The complex portrayal of
human loneliness is stunning here—the narrator’s loneliness is given to us not
by depiction of him, but by depiction of what he sees, and what he sees, in
turn, depicts a larger communal isolation. In our lives, we must look at others
as we learn of ourselves, and yet what we see even in the mirror of daily
reality, is immeasurably distant.
There is something very
timeless about Mitko—this no doubt has to do with
Greenwell’s ability to write prose that is both absorbing and clear, while
still surprising us with each sentence, each paragraph, each
phrase. The urgency of lust is mirrored beautifully with his syntax, the long
sentences which weave into the unexpected:
“Over the next few days I received a
number of emails from him, each canceling the last as he visited hotels,
reporting on prices and conveniences and their nearness to the sea. It was the
sea, as the days passed in mounted anticipation, that I longed for almost as
much as I longed for Mitko.”
But there is more than just
the ability to write beautiful, lyrical prose at work here. What we have here
is lesson about that old literary term, the genius of a place. The American
expatriate encounters the landscape and people who are unlike his own in every
possible way, and so his desire, and even his loneliness, are
changed as we watch him enter the pathos of the other nation, other culture,
other ways of not just speaking, but being. Hell is other people, yes, we are
already aware of that fact. But in Greenwell’s Bulgaria, this hell is endlessly
compelling, ambivalent, needing, and in that way, beautiful. Even when there
are no humans in the landscape, the genius of the place itself is unmistakable,
in its magnetism, in its effect on the mind:
“While I could hear a radio playing
faintly from within one of the restaurants, there was no sign of human
presence, no voices or movements save for the cats that had improvised some
habitation on the rooftops, where they watched me, disinterested and
alert….Most of the storefronts, as I say, were boarded up, huge wooden planks
stripping the glass fronts of their views, but there was one restaurant that
didn’t suffer or enjoy this protection, I don’t know why…it was a place for
children, a kind of combination restaurant and playground.”
This is the country whose
animals are “disinterested and alert” and whose restaurants “don’t suffer or
enjoy protection”—there is a strange liberation in this seemingly indifferent
boundary, and a man who enters the unfamiliar country also finds out how very
unknown, (and unknowable) he is to himself.

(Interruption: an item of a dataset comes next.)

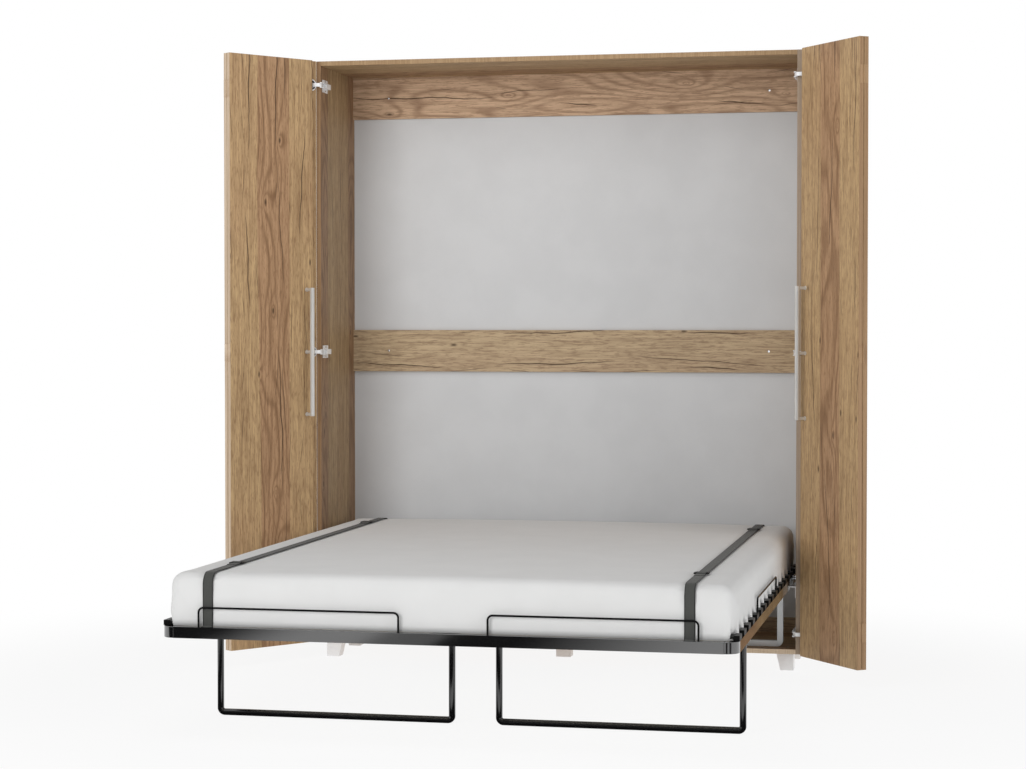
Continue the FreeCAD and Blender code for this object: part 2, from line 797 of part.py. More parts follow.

Is this story tragic? Yes, perhaps;
but much like Robert Frost’s early poetry, it is also terrifying as we learn
not just that darkness exists, but how we live in it (Greenwell’s text quote
above reminds one of Frost “asquinted with the
night,” when “time is neither wrong right”). And terror is a very different
business from tragedy, especially if coupled with eros.
Still, much like Frost’s early work, it is strangely beautiful in its empathy, its very use of English’s properties, which is consoling,
and saving, and achieves enormous grace.